Are You a Laborer in Christ’s Vineyard?
14th Sunday of Ordinary Time (C)
This Sunday’s gospel tells the story of the 72 disciples sent by Jesus on a mission to prepare the way. Christ sent them ahead to every town he planned to visit to proclaim, “The Kingdom of God is at hand” (Lk 10:9). Before Jesus sends them off to proclaim the good news of his coming, he tells them, “The harvest is abundant but the laborers are few” (Lk 10:2).
Are you a laborer?
You may not be used to thinking of yourself as one of Christ’s laborers, but that is what we are called to be. It is easy for us to fall into the trap of being “consumer Catholics.” We show up at Mass on Sunday to receive Communion, say our “Amen,” and then go about our business. The priests and nuns are the ones called to labor in the vineyard, not the rest of us. That’s their job, not ours.
Even devout Catholics can fall into this trap. We may pray our rosary every day, read the Bible and go to confession, but if the faith is something we passively consume rather than actively work to increase, then we remain “consumer Catholics” rather than the co-workers that Christ calls us to be.
What they didn’t have
What do we know about the 72 disciples sent by Jesus on this mission? Not much. But we know what they were not. They were not the 12 Apostles. They were not the leaders of the Church. They were not given the keys to the kingdom. They did not possess the authority to bind and loose, forgive sins, or any other authority Christ gave to the first leaders of the Church.
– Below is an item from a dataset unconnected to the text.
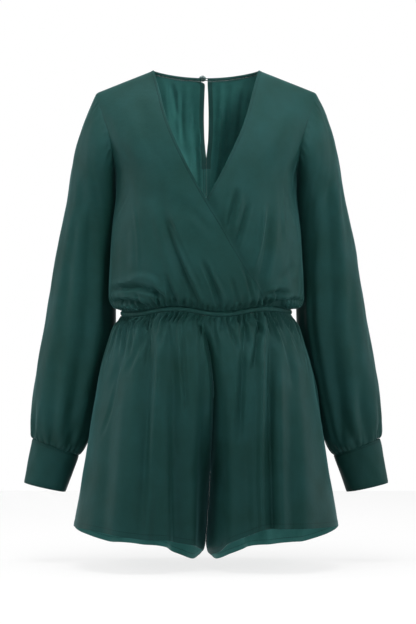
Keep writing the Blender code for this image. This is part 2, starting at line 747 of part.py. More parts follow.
def make_facing(side, back):
    """A strip on the inside of a back, made from the points along its slit, moved in."""
    outer, inner = [grid[: FACING_ROWS + 1] for grid in back]
    inward = (inner[:, -1:] - outer[:, -1:]) / CLOTH
    edge, before = inner[:, -1:], inner[:, -2:-1]
    across = (before - edge) / np.linalg.norm(before - edge, axis=-1, keepdims=True)
    strip = np.concatenate([edge + across * FACING_WIDTH, edge], axis=1)
    grids = strip + inward * SEAM_GAP, strip + inward * (SEAM_GAP + FACING_THICKNESS)
    grids = [keep_apart(grid, side) for grid in grids]
    add_wall("keyhole_facing_" + SIDE_NAMES[side], grids, colour=INSIDE_COLOUR)


def make_sleeves():
    rows = CAP_ROWS + len(SLEEVE.rows) - 1
    turns = np.arange(SLEEVE_COLUMNS) / SLEEVE_COLUMNS
    for side in (RIGHT, LEFT):

        def surface(u, v):
            return clear_of_body(sleeve_point(v * rows, u * 2 * math.pi, side), side)

        def cuff_surface(u, v):
            return ring_point(CUFF, v * CUFF_ROWS, u * 2 * math.pi, side)

        def middle(points):
            return np.broadcast_to(points.mean(axis=1, keepdims=True), points.shape)

        outer, inner = wall_grids(surface, turns, places(rows), middle)
        column, row = np.meshgrid(turns * SLEEVE_COLUMNS, places(rows) * rows)
        pressed = (inner - outer) / CLOTH * sleeve_folds(row, column, side)[..., None]
        outer, inner = outer + pressed, inner + pressed
        centre = ARM_CENTRE * np.array([side, 1, 1])
        inward = centre - outer[0]
        inner[0] = outer[0] + inward / np.linalg.norm(inward, axis=-1, keepdims=True) * CLOTH
        add_wall("sleeve_" + SIDE_NAMES[side], (outer, inner), closed=True)
        cuff = wall_grids(cuff_surface, turns, places(CUFF_ROWS), middle)
        add_wall("cuff_" + SIDE_NAMES[side], cuff, closed=True)


def make_casing():
    angle = 2 * math.pi * np.arange(CASING_STEPS) / CASING_STEPS
    grids = []
    for inset in (0.0, CASING_THICKNESS):
        half = BODICE.rows[-1, 1] - inset
        x, facing = half * np.sin(angle), -np.cos(angle)
        depth = np.where(facing < 0, BODICE.rows[-1, 2], BODICE.rows[-1, 3]) - inset
        wave = waist_wave(BODICE.rows[-1, 1] * np.sin(angle), facing)
        top = BODICE_END + WAIST_GAP + wave
        rows = [np.stack([x, facing * depth, -(top + CASING_HEIGHT * part)], axis=-1) for part in (0, 1)]
        grids.append(np.stack(rows))
    add_wall("waist_casing", grids, closed=True)


def shorts_panel(u, v, side, face, hem):
    """A front or back of the shorts from the side seam (u = 0) to the centre seam and inseam (u = 1)."""
    part = smooth_curve(places(len(LEG_ROW_PARTS) - 1), LEG_ROW_PARTS, v)
    drop = SHORTS_TOP + (HEM.read(hem, u * 180) - SHORTS_TOP) * part
    return leg(u, drop, side, face)


def make_shorts():
    for side in (RIGHT, LEFT):
        for face, place in ((FRONT, "front"), (BACK, "back")):
            hem = "back" if face == BACK else "front_" + SIDE_NAMES[side]

            def middle(points):
                return points * np.array([0.0, 0.0, 1.0]) + np.array([side * LEG_MIDDLE, 0.0, 0.0])

            grids = wall_grids(lambda u, v: shorts_panel(u, v, side, face, hem), places(LEG_COLUMNS),
                               places(len(LEG_ROW_PARTS) - 1), middle)
            grids = [swayed(keep_apart(grid, side, face)) for grid in grids]
            add_wall("shorts_" + place + "_" + SIDE_NAMES[side], grids)


def button_frame():
    """The middle of the button on the outside of the binding, and the directions across, out and down."""
    angle = bodice_angle(BUTTON_X, BUTTON_DROP)
    here = bodice(angle, BUTTON_DROP, BACK)
    down = bodice(angle, BUTTON_DROP + 1, BACK) - here
    down = down / np.linalg.norm(down)
    across = np.array([1.0, 0.0, 0.0])
    out = np.cross(across, down)
    out = out / np.linalg.norm(out)
    return here + out * BINDING_PROUD, across, out, down


def make_button():
    origin, across, out, down = button_frame()
    under = SEAM_GAP + SHANK_LENGTH
    profile = (
        (0.0, under),
        (BUTTON_RADIUS - BUTTON_EDGE, under),
        (BUTTON_RADIUS, under + BUTTON_EDGE),
        (BUTTON_RADIUS, under + BUTTON_THICKNESS - BUTTON_EDGE),
        (BUTTON_RADIUS - BUTTON_EDGE, under + BUTTON_THICKNESS),
        (BUTTON_RIM, under + BUTTON_THICKNESS - BUTTON_EDGE / 2),
        (BUTTON_RIM / 2, under + BUTTON_THICKNESS - BUTTON_DISH),
        (0.0, under + BUTTON_THICKNESS - BUTTON_DISH),
    )
    mesh = bpy.data.meshes.new("button")
    bm = bmesh.new()
    ring = [bm.verts.new(to_metres(origin + across * r + out * h)) for r, h in profile]
    edges = [bm.edges.new(pair) for pair in zip(ring, ring[1:])]
    bmesh.ops.spin(bm, geom=ring + edges, cent=to_metres(origin), axis=tuple(out), angle=2 * math.pi,
                   steps=BUTTON_STEPS, use_merge=True)
    bmesh.ops.remove_doubles(bm, verts=bm.verts, dist=MERGE)
    bmesh.ops.recalc_face_normals(bm, faces=bm.faces)
    bm.to_mesh(mesh)
    bm.free()
    button = add_object("button", mesh, BUTTON_COLOUR, BUTTON_ROUGHNESS)
    shank_mesh = bpy.data.meshes.new("button_shank")
    bm = bmesh.new()
    foot = origin + across * SHANK_OFFSET + out * SEAM_GAP
    rings = []
    for height in (0.0, SHANK_LENGTH + BUTTON_EDGE):
        turns = 2 * math.pi * np.arange(SHANK_STEPS) / SHANK_STEPS
        spokes = [across * math.cos(turn) + down * math.sin(turn) for turn in turns]
        points = [foot + out * height + SHANK_RADIUS * spoke for spoke in spokes]
        rings.append([bm.verts.new(to_metres(point)) for point in points])
        bm.faces.new(rings[-1])
    for i in range(SHANK_STEPS):
        n = (i + 1) % SHANK_STEPS
        bm.faces.new((rings[0][i], rings[0][n], rings[1][n], rings[1][i]))
    bmesh.ops.recalc_face_normals(bm, faces=bm.faces)
    bm.to_mesh(shank_mesh)
    bm.free()
    shank = bpy.data.objects.new("button_shank", shank_mesh)
    bpy.context.scene.collection.objects.link(shank)
    shank.hide_render = True
    shank.display_type = "WIRE"
    union = button.modifiers.new("shank", "BOOLEAN")
    union.operation = "UNION"
    union.solver = "EXACT"
    union.object = shank
    return button


def make_loop():
    """A cord from the left end of the binding, round the shank and back."""
    origin, across, out, down = button_frame()
    height = SEAM_GAP + LOOP_RADIUS
    hook = SHANK_RADIUS + SEAM_GAP + LOOP_RADIUS
    end = slit_edge(BUTTON_DROP, LEFT) - BUTTON_X + LOOP_ANCHOR
    path = [(end, -hook)]
    for i in range(LOOP_POINTS + 1):
        turn = math.pi * i / LOOP_POINTS
        path.append((SHANK_OFFSET - hook * math.sin(turn), -hook * math.cos(turn)))
    path.append((end, hook))
    curve = bpy.data.curves.new("button_loop", "CURVE")
    curve.dimensions = "3D"
    curve.bevel_depth = LOOP_RADIUS * MM
    curve.bevel_resolution = 2
    curve.use_fill_caps = True
    spline = curve.splines.new("POLY")
    spline.points.add(len(path) - 1)
    for point, (along, aside) in zip(spline.points, path):
        place = origin + across * along + out * height + down * aside
        point.co = (*to_metres(place), 1.0)
    return add_object("button_loop", curve, CLOTH_COLOUR, CLOTH_ROUGHNESS)


make_bodice()
make_sleeves()
make_casing()
make_shorts()
make_button()
make_loop()
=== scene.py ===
"""A long-sleeved wrap-front romper in dark green crepe, filled out as if worn, with nobody in it.

The front faces -Y and the wearer's right is at -X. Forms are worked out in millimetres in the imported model's
frame, with a drop measured straight down from the neck points, and turned into metres when a mesh is made.
Each panel is a thin shell on the same form as its solid, with its folds pressed into it."""

import math

import bmesh
import bpy
import numpy as np
from mathutils import Matrix, Vector


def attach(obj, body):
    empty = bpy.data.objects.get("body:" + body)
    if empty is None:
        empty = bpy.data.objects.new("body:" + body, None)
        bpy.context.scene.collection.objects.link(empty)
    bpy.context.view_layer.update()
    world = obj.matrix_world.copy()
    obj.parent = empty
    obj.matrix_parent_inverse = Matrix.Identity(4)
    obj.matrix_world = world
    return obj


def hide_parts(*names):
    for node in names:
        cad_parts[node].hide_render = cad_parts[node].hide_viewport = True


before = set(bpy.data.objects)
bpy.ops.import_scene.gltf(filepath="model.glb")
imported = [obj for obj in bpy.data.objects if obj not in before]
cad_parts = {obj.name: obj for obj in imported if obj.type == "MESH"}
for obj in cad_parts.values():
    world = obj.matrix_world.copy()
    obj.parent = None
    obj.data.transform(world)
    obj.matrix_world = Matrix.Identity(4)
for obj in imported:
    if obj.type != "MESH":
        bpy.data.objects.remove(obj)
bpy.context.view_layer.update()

MM = 0.001
CREPE = 0.9  # thickness of the shells
SEAM_GAP = 0.3
PANEL_GAP = 0.04
WAIST_GAP = 0.6

FRONT, BACK = -1, 1
RIGHT, LEFT = -1, 1
SIDE_NAMES = {RIGHT: "right", LEFT: "left"}
FACE_NAMES = {FRONT: "front", BACK: "back"}

# Shoulders and neck
NECK_POINT_HEIGHT = 18.0
NECK_HALF_WIDTH = 85.0
BACK_NECK_DIP = 8.0
SHOULDER_SLOPE = 0.395
SHOULDER_POINT = 177.4
SHOULDER_DROP = SHOULDER_SLOPE * (SHOULDER_POINT - NECK_HALF_WIDTH)
SHOULDER_ROLL = 170.0
ROLL_POWER = 0.52
BINDING_WIDTH = 6.0
BINDING_THICKNESS = 2.0
BINDING_PROUD = 0.4
BINDING_ROUND = 0.55
NECKLINE_DEPTH = BACK_NECK_DIP + SHOULDER_SLOPE * NECK_HALF_WIDTH / 2
NECKLINE_SPREAD = 0.737

# Armhole and side seam
UNDERARM_DROP = 174.0
ARMHOLE_ROWS = 8
SHOULDER_SHARE = 5 / 11  # of the columns of a back, from the armhole to the neck point

# Waist
BODICE_END = 386.0
CASING_HEIGHT = 7.5
CASING_THICKNESS = 5.0
CASING_GAP = 0.06
CASING_FACES = ((-2, 2.7, 1), (CASING_THICKNESS, -0.5, 0.2))  # inset, how far its edges turn in, share of ruching
RUCHE_DEPTH, RUCHE_HALF_WIDTH, RUCHE_APART = (0.35, 0.85), (1.4, 2.2), (5, 9)
HALF_WAIST = 358.0
WAVE_HEIGHT = 4.5
WAVE_LENGTH = 148.0
WAVE_LOW_POINT = 24.0
BACK_WAVE_HEIGHT = 1.8
BACK_WAVE_LENGTH = 150.0
WAVE_FADE = 80.0
WAVE_TURN = 0.4
WAIST_ARC = 114.0  # mm of waist to a radian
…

They were sent on their mission before the Last Supper and the institution of the priesthood. This was well before Pentecost. All of the spiritual strength we receive from the sacraments of the Eucharist, Confession and Confirmation were not available to these disciples.
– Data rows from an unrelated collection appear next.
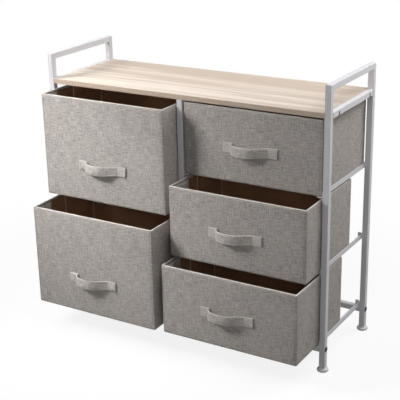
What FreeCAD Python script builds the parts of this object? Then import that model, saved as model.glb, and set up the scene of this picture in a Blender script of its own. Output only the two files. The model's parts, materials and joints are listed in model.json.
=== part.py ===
import FreeCAD, Part
import math
import os

from FreeCAD import Placement, Rotation, Vector

# Fabric drawer dresser: a welded frame of square steel tube carries two tall and three
# low fold-up fabric drawers under a board.  Millimetres, +Z up, front towards -Y.
# The origin is on the floor, midway along the whole outline with the drawers drawn
# out as they rest here.

# ---------------------------------------------------------------- driving sizes
# square steel tube of the frame
tube = 15.0
tube_wall = 1.2
tube_corner = 1.0             # flat along each long edge

# drawers
drawer_width = 370.0
drawer_depth = 258.0
low_drawer_height = 184.0
low_headroom = 8.0            # runner pitch beyond a low drawer's height
tall_headroom = 17.0          # runner pitch beyond a tall drawer's height
drawer_corner = 3.0           # flat along each upright corner
drawn_out = {                 # how far each drawer stands open at rest
    "upper_left": 60.5,
    "lower_left": 126.5,
    "upper_right": 0.0,
    "middle_right": 77.5,
    "lower_right": 121.5,
}

# layers of a drawer wall, from outside to inside
cover_cloth = 1.0
stiffener_board = 2.4
lining_cloth = 0.8
layer_gap = 0.2
hem_drop = 20.0               # depth to which the cover turns over the rim
fold_gap = 3.0                # between the two halves of a folding side
base_board = 3.0
base_board_play = 1.0

# strap handle sewn to a drawer front
strap_length = 145.0
strap_width = 25.0
strap_patch = 25.0            # length sewn down at each end
strap_cloth = 2.4
strap_rise = 19.0             # room for the fingers behind the crown of the loop
strap_entry_radius = 18.0
low_strap_height = 87.0       # middle of the strap above the drawer's underside
tall_strap_height = 96.0

# angle runners
runner_sheet = 1.5
runner_leg = 14.0
runner_bend = 1.5             # inside radius of the long fold
stop_relief = 1.0             # between the long fold and the stop tab

# running clearances
side_clearance = 2.25         # drawer side to upright leg
slide_clearance = 0.3         # drawer underside to runner
stop_gap = 0.3                # back of a shut drawer to the stop tab
front_recess = 1.5            # shut drawer front behind the post fronts
stop_set_in = 6.7             # back of the stop tab to the back of the frame
board_gap = 4.2               # top low drawer to board

# heights and the board
crossbar_height = 53.0        # underside of the crossbars above the floor
board_thickness = 13.0
board_end_clearance = 0.3
board_edge_round = 0.8
handle_rise = 65.0            # board top to the top of the handle bars

# frame bolts and the nut blocks that they enter
bolt_diameter = 6.0
bolt_length = 30.0
bolt_head_diameter = 14.0
bolt_head_height = 2.4
nut_block_length = 14.0
wall_hole_play = 0.2          # on the radius, in tube walls
thread_play = 0.05            # on the radius, in nut blocks and in wood

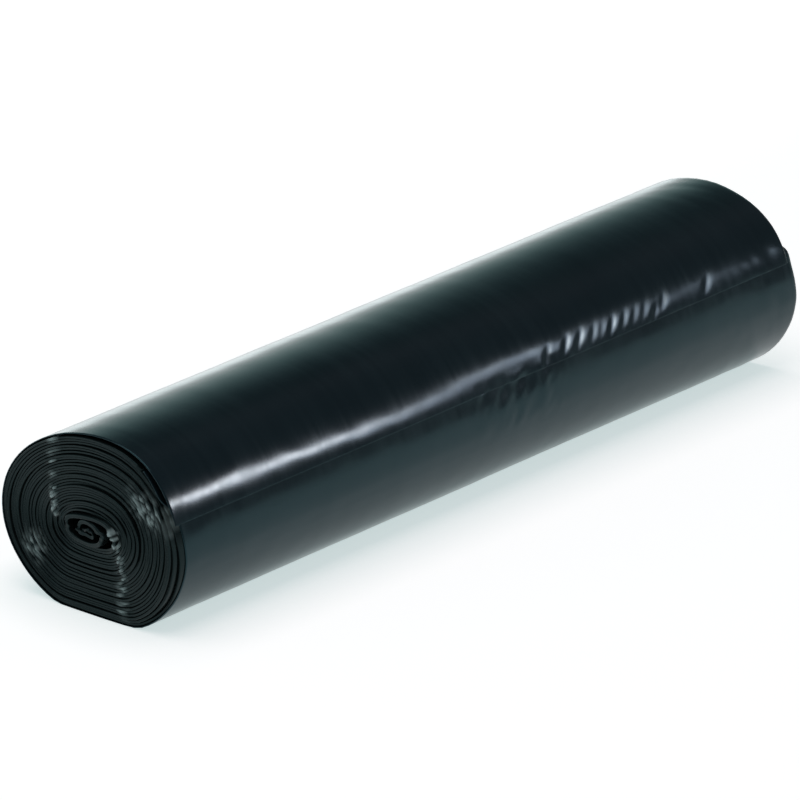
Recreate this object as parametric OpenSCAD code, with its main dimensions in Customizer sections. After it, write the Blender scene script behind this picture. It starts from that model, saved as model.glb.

They didn’t have money, or a sack to carry anything that might be given to them. They didn’t even have sandals to make the journey easier on their feet! (Which reminds me of a priest I knew once who liked to wear sneakers: he would say, “Christ called me to labor in his vineyard but he didn’t say I had to do it in uncomfortable shoes.”)
The “consumer Catholic” attitude tells us that evangelization is the job of the clergy, monks and nuns, because they are the ones equipped for ministry. Certainly clergy and professed religious are called to minister in a special way in the life of the Church. But that doesn’t let the rest of us off the hook!
The average Catholic may not feel equipped to labor in Christ’s vineyard, but if you’ve got a few coins to rub together and a sack to put them in, you’ve got more than these 72 disciples had. If you have shoes on your feet, you have more than they did. If you have the graces of the sacraments of Baptism and Confirmation and if you receive Christ’s Real Presence in the Eucharist, then you have far more than they did! So we cannot use the excuse that we don’t have what it takes to carry out the mission.
Perhaps what we lack is not education or training, but trust — not in our own ability but in the One who calls us to serve. One thing the 72 missionary disciples did have in abundance was trust in God, which is why they were willing to go out with so little provision. And that was enough to make even the demons subject to them (Lk 10:17).
What you can do
Does this mean we should all go out and become snake handlers because Jesus told them, “I have given you the power to tread upon serpents and scorpions and upon the full force of the enemy and nothing will harm you” (Lk 10:19)? Not quite. Christ is alluding to Genesis and the first Messianic prophecy, that the offspring of the woman would tread the serpent under his heel (Gen 3:15).
That prophecy is fulfilled in Christ. He is the one who crushes the head of Satan, the serpent and the great deceiver. The mission of the 72 was to proclaim his coming. That is the mission of each and every Christian disciple still today.
The great commission to make disciples of all nations applies to all of us (Mt 28:19). To make someone a disciple is to make them a citizen of God’s Kingdom; that means we first have to proclaim his kingdom. People need to know about the kingdom of God in order to become a part of it. And the way they learn about it will not principally be by reading the Catechism or even reading the Bible. It will be by having an encounter with someone who is already a citizen of that kingdom.
The way we serve as laborers in Christ’s vineyard will depend upon our particular call and state of life. Some are called to the contemplative life to labor principally by prayer. Some are called to labor as clergy, bringing grace through the sacraments, working to teach, govern and sanctify the Church. Some are called to be missionaries, bringing the gospel to far-flung communities by means of charity and evangelistic zeal. Most of us will be called to share the gospel in our own families, neighborhoods, schools and workplaces, by the example of our Christian life.
We are all laborers in the same vineyard. We all called to proclaim God’s kingdom. Our particular role in that work may be different, but the mission is the same. We are Christ’s laborers. The world is his vineyard in need of harvest. Let us arise each morning asking, “Lord, how do you wish me to serve in your vineyard today?”